I agree with Hawthorn when he thinks that one is stating the obvious in saying that ‘acting in terms of a group rather than in terms of self cannot be expected to play a predominant part in an individual’s behaviour unless there is present a clear cognitive structure of “us" and “them".’ But the statement is certainly not, as he writes, tautologous. Hawthorn simply missed the point (expounded at great length in the book): one of the prime conditions when people are ready to treat others indiscriminately in terms of their group membership rather than as individuals is when for a number of reasons (also specified in the book) there exists either the reality or the perception (or both) of not being able to move at will from one social group to another. When this happens, there exists a finite number of psychological strategies and some of the conditions when they may be expected to appear are also described in the book Where is the tautology?
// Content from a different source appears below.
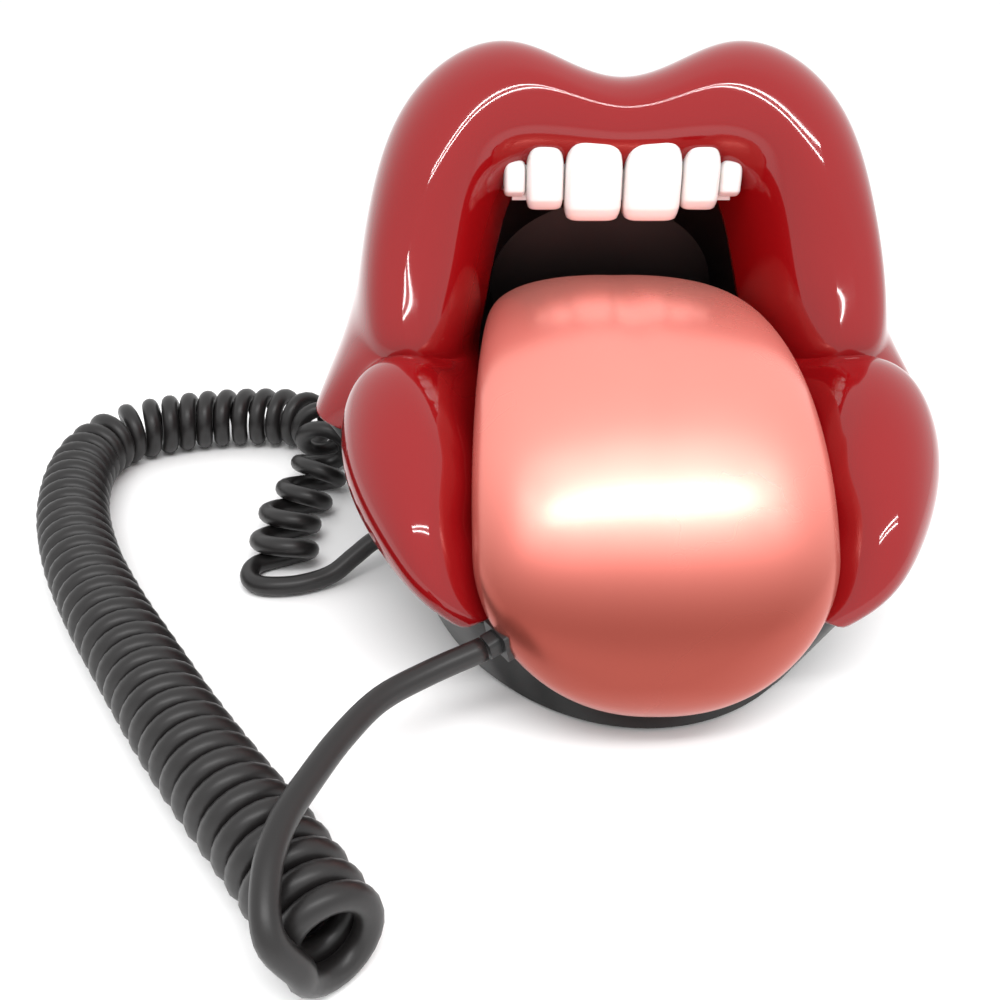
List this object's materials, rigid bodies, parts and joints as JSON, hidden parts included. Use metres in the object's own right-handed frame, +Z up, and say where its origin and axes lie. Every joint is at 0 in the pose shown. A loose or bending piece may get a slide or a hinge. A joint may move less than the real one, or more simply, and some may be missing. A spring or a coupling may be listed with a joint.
{
  "type": "novelty telephone",
  "caption": "Corded desk telephone shaped as an open mouth: glossy lips on a black base, with a tongue-shaped handset that lifts out, keys on its underside and a curly cord",
  "frame": {"origin": "on the desk, under the middle of the telephone's box without its free cord", "axes": "+X to the viewer's right, +Y to the back, +Z up"},
  "size_m": [0.2348, 0.2216, 0.1187],
  "materials": {
    "red_gloss": "glossy moulded shell",
    "pearl_pink": "satin pearl lacquer",
    "black_plastic": "fine texture",
    "tooth_white": "glossy",
    "key_white": "satin",
    "bright_steel": "zinc plated",
    "soft_rubber": "matte",
    "circuit_board": "laminate",
    "clear_plastic": "clear moulded",
    "cord_black": "satin flexible sheath"
  },
  "bodies": {
    "base": {"lip_shell": "red_gloss", "base_tray": "black_plastic", "mouth_liner": "black_plastic", "ringer_switch": "black_plastic", "hook_switch": "black_plastic", "ringer": "black_plastic", "teeth_strip": "tooth_white", "base_screw_1": "bright_steel", "base_screw_2": "bright_steel", "base_screw_3": "bright_steel", "base_screw_4": "bright_steel", "hook_spring": "bright_steel", "ballast_weight": "bright_steel", "rubber_foot_1": "soft_rubber", "rubber_foot_2": "soft_rubber", "rubber_foot_3": "soft_rubber", "rubber_foot_4": "soft_rubber", "main_board": "circuit_board", "handset_jack": "clear_plastic", "line_jack": "clear_plastic", "base_plug": "clear_plastic", "cord_coil": "cord_black", "cord_lead_base": "cord_black"},
    "handset": {"handset_top_shell": "pearl_pink", "handset_bottom_shell": "pearl_pink", "keypad_mat": "soft_rubber", "handset_board": "circuit_board", "earpiece_speaker": "black_plastic", "microphone": "black_plastic", "handset_screw_1": "bright_steel", "handset_screw_2": "bright_steel", "handset_plug": "black_plastic", "cord_lead_handset": "cord_black"},
    "hook": {"hook_plunger": "black_plastic"},
    "ringer_knob": {"ringer_switch_knob": "key_white"},
    "key_1": {"key_1": "key_white"},
    "key_2": {"key_2": "key_white"},
    "key_3": {"key_3": "key_white"},
    "key_4": {"key_4": "key_white"},
    "key_5": {"key_5": "key_white"},
    "key_6": {"key_6": "key_white"},
    "key_7": {"key_7": "key_white"},
    "key_8": {"key_8": "key_white"},
    "key_9": {"key_9": "key_white"},
    "key_star": {"key_star": "key_white"},
    "key_0": {"key_0": "key_white"},
    "key_hash": {"key_hash": "key_white"},
    "key_redial": {"key_redial": "key_white"},
    "key_flash": {"key_flash": "key_white"}
  },
  "joints": [
    {"name": "handset_lift", "type": "slide", "parent": "base", "child": "handset", "axis": [0, -0.9063, 0.4226], "range_m": [0, 0.12]},
    {"name": "hook_travel", "type": "slide", "parent": "base", "child": "hook", "axis": [0, 0, 1], "range_m": [0, 0.004], "deforming": ["hook_spring"]},
    {"name": "ringer_slide", "type": "slide", "parent": "base", "child": "ringer_knob", "axis": [1, 0, 0], "range_m": [0, 0.003]},
    {"name": "key_1_press", "type": "slide", "parent": "handset", "child": "key_1", "axis": [0, 0.0512, 0.9987], "range_m": [0, 0.001], "stiffness_N_per_m": 300},
    {"name": "key_2_press", "type": "slide", "parent": "handset", "child": "key_2", "axis": [0, 0.0512, 0.9987], "range_m": [0, 0.001], "stiffness_N_per_m": 300},
    {"name": "key_3_press", "type": "slide", "parent": "handset", "child": "key_3", "axis": [0, 0.0512, 0.9987], "range_m": [0, 0.001], "stiffness_N_per_m": 300},
    {"name": "key_4_press", "type": "slide", "parent": "handset", "child": "key_4", "axis": [0, -0.0596, 0.9982], "range_m": [0, 0.001], "stiffness_N_per_m": 300},
    {"name": "key_5_press", "type": "slide", "parent": "handset", "child": "key_5", "axis": [0, -0.0596, 0.9982], "range_m": [0, 0.001], "stiffness_N_per_m": 300},
    {"name": "key_6_press", "type": "slide", "parent": "handset", "child": "key_6", "axis": [0, -0.0596, 0.9982], "range_m": [0, 0.001], "stiffness_N_per_m": 300},
    {"name": "key_7_press", "type": "slide", "parent": "handset", "child": "key_7", "axis": [0, -0.1891, 0.982], "range_m": [0, 0.001], "stiffness_N_per_m": 300},
    {"name": "key_8_press", "type": "slide", "parent": "handset", "child": "key_8", "axis": [0, -0.1891, 0.982], "range_m": [0, 0.001], "stiffness_N_per_m": 300},
    {"name": "key_9_press", "type": "slide", "parent": "handset", "child": "key_9", "axis": [0, -0.1891, 0.982], "range_m": [0, 0.001], "stiffness_N_per_m": 300},
    {"name": "key_star_press", "type": "slide", "parent": "handset", "child": "key_star", "axis": [0, -0.3299, 0.944], "range_m": [0, 0.001], "stiffness_N_per_m": 300},
    {"name": "key_0_press", "type": "slide", "parent": "handset", "child": "key_0", "axis": [0, -0.3299, 0.944], "range_m": [0, 0.001], "stiffness_N_per_m": 300},
    {"name": "key_hash_press", "type": "slide", "parent": "handset", "child": "key_hash", "axis": [0, -0.3299, 0.944], "range_m": [0, 0.001], "stiffness_N_per_m": 300},
    {"name": "key_redial_press", "type": "slide", "parent": "handset", "child": "key_redial", "axis": [0, -0.4749, 0.88], "range_m": [0, 0.001], "stiffness_N_per_m": 300},
    {"name": "key_flash_press", "type": "slide", "parent": "handset", "child": "key_flash", "axis": [0, -0.4749, 0.88], "range_m": [0, 0.001], "stiffness_N_per_m": 300}
  ],
  "couplings": [
    {"joint": "hook_travel", "follows": "handset_lift", "ratio": 0.033333}
  ]
}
The same kind of oversimplification enables Hawthorn to drag out of the text the incredibly dull statement that ‘ethnic stereotypes are relatively constant over time assuming no incident develops to change them.’ When I read it in his review, I felt thoroughly ashamed of myself (I did not even remember the sentence) until it occurred to me, as it must have occurred to Hawthorn, that a whole chapter of the book is devoted to a detailed discussion of the forms taken by social stereotypes and the functions they serve both for groups and for individuals. I was rather pleased with this chapter, because I think that it brings together in a new way a diversity of scattered ideas about social stereotypes. I would not have dared to write anything at all about stereotypes if I had no more to say about them than the bland idiocy he ascribes to me.
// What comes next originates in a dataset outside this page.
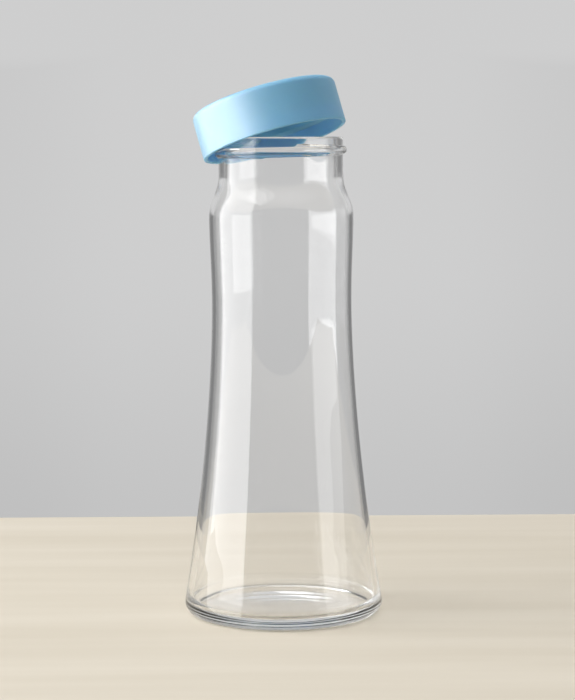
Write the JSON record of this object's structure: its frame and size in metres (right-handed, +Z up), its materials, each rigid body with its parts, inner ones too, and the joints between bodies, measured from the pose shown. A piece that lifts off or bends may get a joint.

The conclusion of his review passeth understanding, at least as far as I am concerned. I found myself accused of the ‘liberal fallacy’: i.e. of assuming that any views that we, the noble liberals, do not share must be irrational. Here is a quotation from another text I wrote, which I use in this letter because of its brevity: but the same argument is made in the book under review. In this text, I was concerned with criticising the frustration-aggression approach to conflicts between groups and the derivation from it that a displacement of aggression causes hostility towards certain groups. ‘The hostility (or overt aggression, whenever this is possible) need not be displaced from another target which is, somehow, really believed to be the cause of trouble … Thus, it cannot be said that the Germans acted against the Jews in the Nazi period in spite of having identified the real causes of their troubles. Many Germans believed that Jews were a major cause of these troubles … ’
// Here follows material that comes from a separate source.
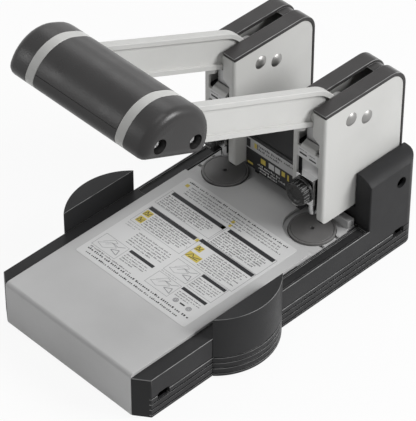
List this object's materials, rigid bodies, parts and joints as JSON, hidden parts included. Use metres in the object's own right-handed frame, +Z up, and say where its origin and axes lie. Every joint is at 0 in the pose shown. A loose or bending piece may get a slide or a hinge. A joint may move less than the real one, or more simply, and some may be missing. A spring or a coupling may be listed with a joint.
{
  "type": "heavy duty hole punch",
  "caption": "Heavy duty desk hole punch with a wide lever on side arms, steel towers, hollow blades, replaceable discs and draw-out paper guides.",
  "frame": {"origin": "on the table under the middle of the body", "axes": "+X to the right, +Y to the back, +Z up; the user stands at -Y"},
  "size_m": [0.163, 0.246, 0.2222],
  "materials": {
    "black_plastic": "fine moulded grain, satin",
    "grip_plastic": "smooth satin grip",
    "grey_plastic": "smooth satin",
    "silver_paint": "fine silver paint, satin",
    "pale_paint": "fine pale silver paint, satin",
    "zinc_steel": "zinc plated",
    "bright_steel": "bright nickel",
    "bronze": "sintered bronze",
    "rubber": "matt rubber",
    "pale_sheet": "printed film"
  },
  "bodies": {
    "base": {"base_housing": "black_plastic", "base_plate": "zinc_steel", "rubber_feet": "rubber", "base_screws": "bright_steel", "base_frame": "zinc_steel", "die_anvils": "zinc_steel", "die_bed": "zinc_steel", "cover_plate": "silver_paint", "deck_label": "pale_sheet", "rear_housing": "black_plastic", "front_panel": "black_plastic", "gauge_strip": "pale_sheet", "paper_stop": "black_plastic", "tower_bracket_left": "silver_paint", "tower_bracket_right": "silver_paint", "tower_cap_left": "black_plastic", "tower_cap_right": "black_plastic", "lever_pivot_left": "bright_steel", "lever_pivot_right": "bright_steel", "stop_pin_left": "bright_steel", "stop_pin_right": "bright_steel", "pivot_spacers": "zinc_steel", "tower_bolts": "bright_steel", "guide_block_left": "black_plastic", "guide_block_right": "black_plastic", "spring_rod_left": "bright_steel", "spring_rod_right": "bright_steel", "return_spring_left": "bright_steel", "return_spring_right": "bright_steel", "ruler_channel": "black_plastic"},
    "lever": {"lever_arm_left": "pale_paint", "lever_arm_right": "pale_paint", "pivot_bush_left": "bronze", "pivot_bush_right": "bronze", "handle_top_shell": "grip_plastic", "handle_bottom_shell": "grip_plastic", "handle_end_cap_left": "grip_plastic", "handle_end_cap_right": "grip_plastic", "handle_tie_rods": "bright_steel", "handle_screws": "bright_steel"},
    "punch_left": {"punch_holder_left": "zinc_steel", "punch_blade_left": "bright_steel", "clevis_pin_left": "bright_steel", "clamp_block_left": "zinc_steel"},
    "knob_left": {"clamp_knob_left": "black_plastic"},
    "disc_left": {"punch_disc_left": "grey_plastic"},
    "guide_left": {"side_guide_left": "black_plastic", "guide_ruler_left": "zinc_steel"},
    "punch_right": {"punch_holder_right": "zinc_steel", "punch_blade_right": "bright_steel", "clevis_pin_right": "bright_steel", "clamp_block_right": "zinc_steel"},
    "knob_right": {"clamp_knob_right": "black_plastic"},
    "disc_right": {"punch_disc_right": "grey_plastic"},
    "guide_right": {"side_guide_right": "black_plastic", "guide_ruler_right": "zinc_steel"},
    "tray": {"chip_tray": "black_plastic"}
  },
  "joints": [
    {"name": "lever_pivot", "type": "hinge", "parent": "base", "child": "lever", "pos_m": [0, 0.0721, 0.1241], "axis": [1, 0, 0], "range_deg": [0, 43.3], "stiffness_Nm_per_rad": 1, "springref_deg": -51.57},
    {"name": "punch_slide_left", "type": "slide", "parent": "base", "child": "punch_left", "axis": [0, 0, -1], "range_m": [0, 0.01399], "deforming": ["return_spring_left"]},
    {"name": "knob_turn_left", "type": "hinge", "parent": "punch_left", "child": "knob_left", "pos_m": [-0.04, 0.0545, 0.074], "axis": [0, -1, 0], "range_deg": [0, 360]},
    {"name": "disc_turn_left", "type": "hinge", "parent": "base", "child": "disc_left", "pos_m": [-0.04, 0.0545, 0.035], "axis": [0, 0, 1], "continuous": true},
    {"name": "guide_slide_left", "type": "slide", "parent": "base", "child": "guide_left", "axis": [-1, 0, 0], "range_m": [0, 0.0805]},
    {"name": "punch_slide_right", "type": "slide", "parent": "base", "child": "punch_right", "axis": [0, 0, -1], "range_m": [0, 0.01399], "deforming": ["return_spring_right"]},
    {"name": "knob_turn_right", "type": "hinge", "parent": "punch_right", "child": "knob_right", "pos_m": [0.04, 0.0545, 0.074], "axis": [0, -1, 0], "range_deg": [0, 360]},
    {"name": "disc_turn_right", "type": "hinge", "parent": "base", "child": "disc_right", "pos_m": [0.04, 0.0545, 0.035], "axis": [0, 0, 1], "continuous": true},
    {"name": "guide_slide_right", "type": "slide", "parent": "base", "child": "guide_right", "axis": [1, 0, 0], "range_m": [0, 0.0805]},
    {"name": "tray_slide", "type": "slide", "parent": "base", "child": "tray", "axis": [0, 1, 0], "range_m": [0, 0.04]}
  ],
  "couplings": [
    {"joint": "punch_slide_left", "follows": "lever_pivot", "m_per_rad": 0.018488},
    {"joint": "punch_slide_right", "follows": "lever_pivot", "m_per_rad": 0.018488}
  ]
}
Finally, I wish to thank Hawthorn for his ‘compassion or [my] motives and admiration for [my] intent’. Both are misplaced. I was hit no harder than millions of other people, Jews or not Jews. I have not been, as he wrote, an inmate of a concentration camp, but a prisoner of war in Germany, which was often a very different fate. This is clearly and explicitly stated in my book. Why not reread the whole thing more carefully?

Henri Tajfel
University of Bristol

Geoffrey Hawthorn writes: Professor Tajfel reads my review as cricket and not cricket. I was certainly a non-professional trying to understand a lifetime player. I was also trying to be a gentleman. I accordingly read every word of his form, marked the distinctive moves, and played no base ball. I did not misdescribe (I did not say that Tajfel had been in a concentration camp) and did not selectively quote with malice. Nevertheless, in the limited overs of a short review, the moves are fast and can be seen to be dirty. I should explain those which Tajfel objects to. First, I did not intend to suggest that the result of the experiment with coins was self-evident. I intended, in what I can see was an ambiguous phrase, to suggest that once this result is extended to perceptions of people as members of groups, the extension itself can in retrospect be seen as such. That it can, of course, is a tribute to Tajfel’s original insight. Second, however, and more importantly, I remain unconvinced both by Tajfel’s strategy and by its outcome. The strategy, as we agree, is to propose laws or generalisations and then to state their conditions. Its difficulty is shown by his own example. This is that the indiscriminate treatment of members of one group by those of another (in the book itself, as I said, he talks of indiscriminate perception) is a function of real or believed immobility between the two groups in question. In the relevant chapter in the book (a chapter in which he also encourages social psychologists to be less modest in their claims) Tajfel gives as an example of this the relations between Protestants and Catholics in Northern Ireland. In itself, this may stand up. I do not know whether there are conversions there from one to the other. Tajfel himself presumes that there are not. But as an indication of a kind of example, it clearly does not stand up. What of Reformation Europe? Tajfel would no doubt wish to refine the condition of immobility. The outcome of such refinement, however, as I said in my review, would be to make the generalisations general only in name. This is what I mean when I say that in my opinion the whole strategy, the strategy of ‘hypotheticodeduction’, may for this subject be misconceived.

Finally, I apologise for not having been aware of what Tajfel had elsewhere written about the truth of apparently prejudicial beliefs. Nevertheless, in what he gives us of this in his letter, he fails to distinguish between the fact that many Germans believed Jews to be a cause of trouble and the truth or falsity of the belief that Jews were a cause of trouble. This was the distinction I was pointing to in my remarks about ‘the liberal fallacy’. I was moved to make them by the interesting but bizarre and, to me, irritating chapter in which Tajfel reports coloured students’ views of the treatment they had received in Britain in the early 1960s. Many of these views rested on fantastical beliefs. Many, though, rested on very probably true ones. Tajfel did not mention this. I take it to matter. Indeed, I take it to matter so much that I took too lofty a line about it. There, I concede a high no-ball, but perhaps in bad light.